5. Build a great web presence
Your web presence is everywhere you appear in words, pictures or interaction online. The web presence for a successful glamping site encompasses your website, online booking interface, social media posts, comments, likes and shares, advertisements, business listings, positive reviews, negative reviews and more. It’s important to have a well organised and informative website, a couple of active social media accounts, presence in online directories and excellent online reviews. You can rate your web presence with this checklist.
6. Nurture and value relationships
You can and should have relationships (and not just transactions) with your guests, potential guests, local businesses and other glamping sites. We’re all in this together, and ensuring we have good relationships means we are more likely to get returning guests, new guests, help when we need it and advice from others in the know. Apart from the fact that this is just a nice way to deal with all of humanity, you just never know who might one day make a difference from a business perspective.
7. Be ready to adapt and diversify
Most successful glamping sites don’t start life as glamping venues. They are working farms, smallholdings or properties with underused land or outbuildings. Until you try it, you may not know what will work best. We love our yurts, but they are hard to maintain in the winter. This is why many glamping sites close during the winter months. We have learnt an enormous amount over our first winter and need to make some changes before our second. We have also decided to convert our spare stables into accommodation and our long barn into an event venue. Neither of those initiatives were in our original plan.
8. Provide an excellent service
An excellent service isn’t the same as a perfect experience. Don’t fret about the little things that go wrong. Apologise to your guests and put the problem right as quickly as possible. Most folks understand that stuff happens occasionally and appreciate a rapid response to issues. When we had a complete water failure (someone had left a tap running all night), we hired a bowser and refilled the tank within two hours. And when visitors mentioned their “heated” yurt was chilly, we ran into town and had a better heater blasting out warmth within the hour. By acting promptly, we emerged unscathed from both those glitches because our guests realised and appreciated how much we cared about them.
9. Genuinely enjoy your guests
If you don’t like people, a glamping site may not be the business for you.
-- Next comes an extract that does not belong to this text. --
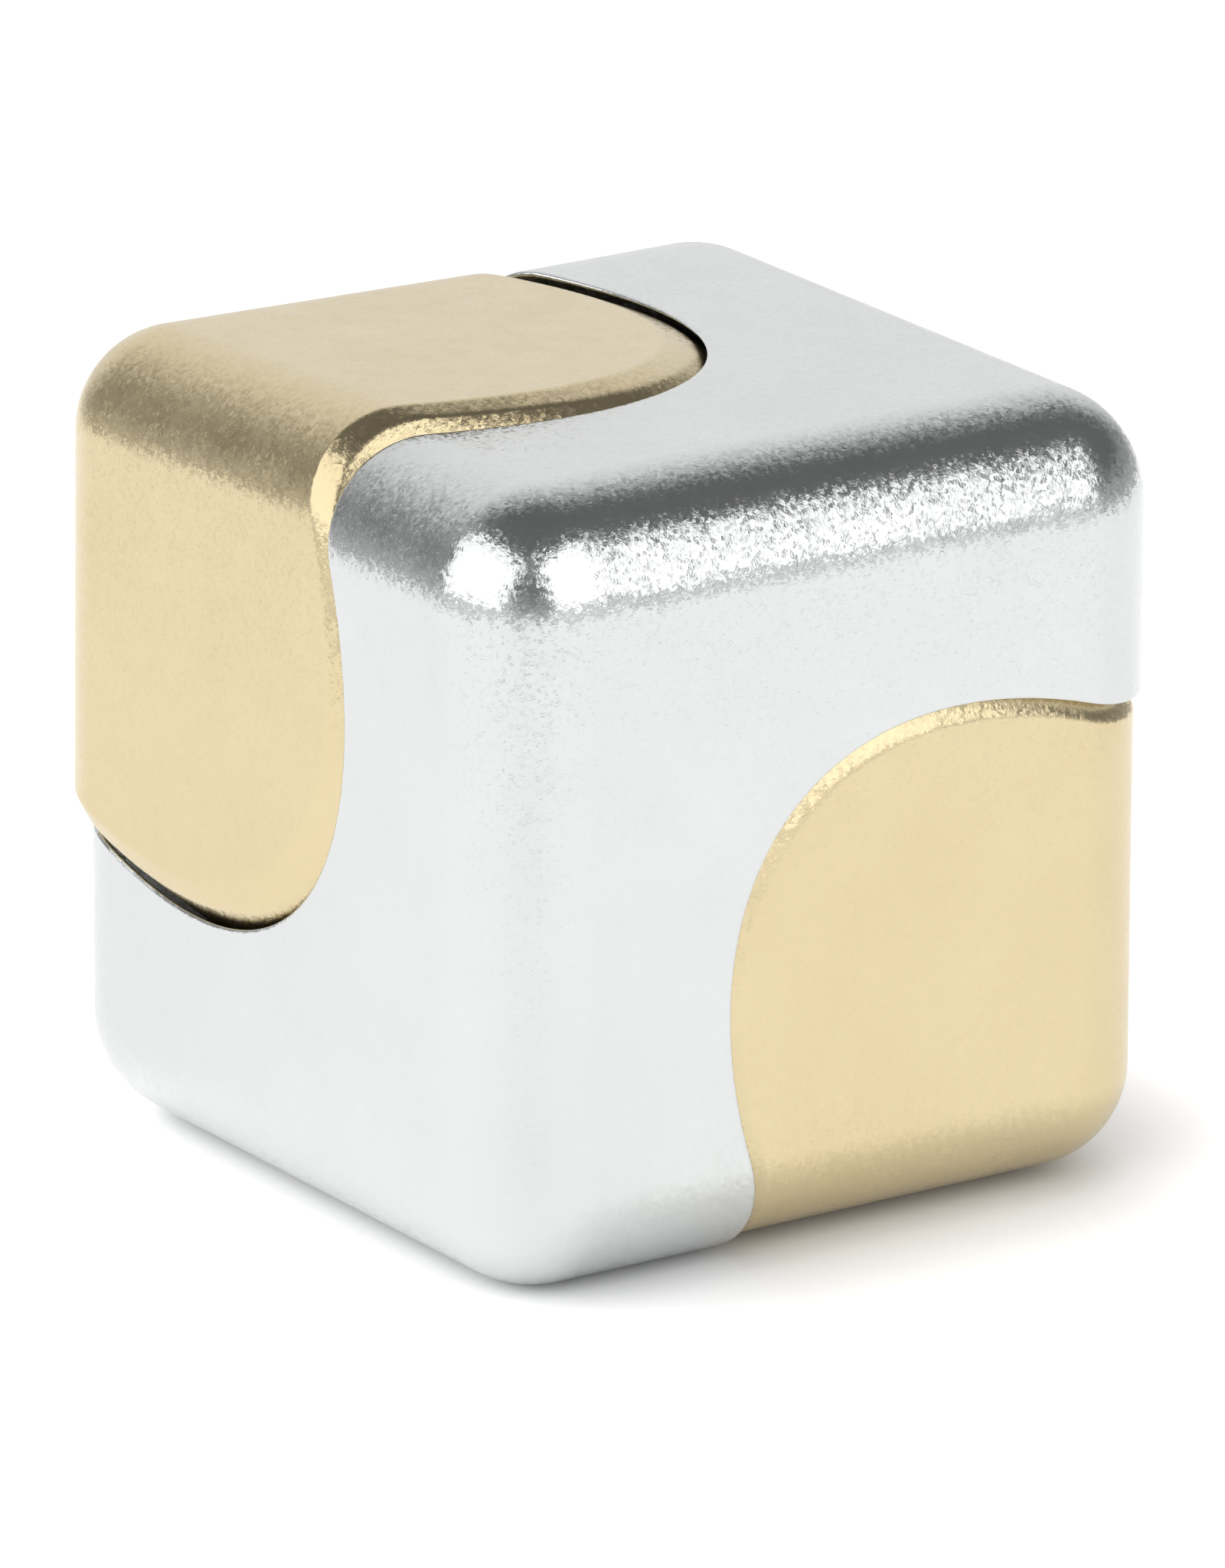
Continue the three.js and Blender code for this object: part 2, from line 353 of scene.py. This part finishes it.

Part of the experience for guests staying at a quirky and interesting glamping site is YOU. We always take the time (usually more than we should) to chat with our guests, and often end up exchanging life stories. We’ve laughed and even cried together. Our guests are a bountiful source of encouragement, ideas and motivation. All of them.
10. Be passionate about your business
If you truly want to build a successful glamping site, you need to think, breathe, eat, sleep and dream about your business, at least initially. However, if you think of it only as a business, you may hamper your success. Running a successful glamping site is a lifestyle choice. If you aren’t excited at the thought of furnishing a stable, holding a party in an old barn lit with a thousand fairy lights, or turning out at 10 p.m. to tow a guest from the “Unsuitable for Vehicles” road their misinformed GPS directed them to, then perhaps glamping isn’t your passion.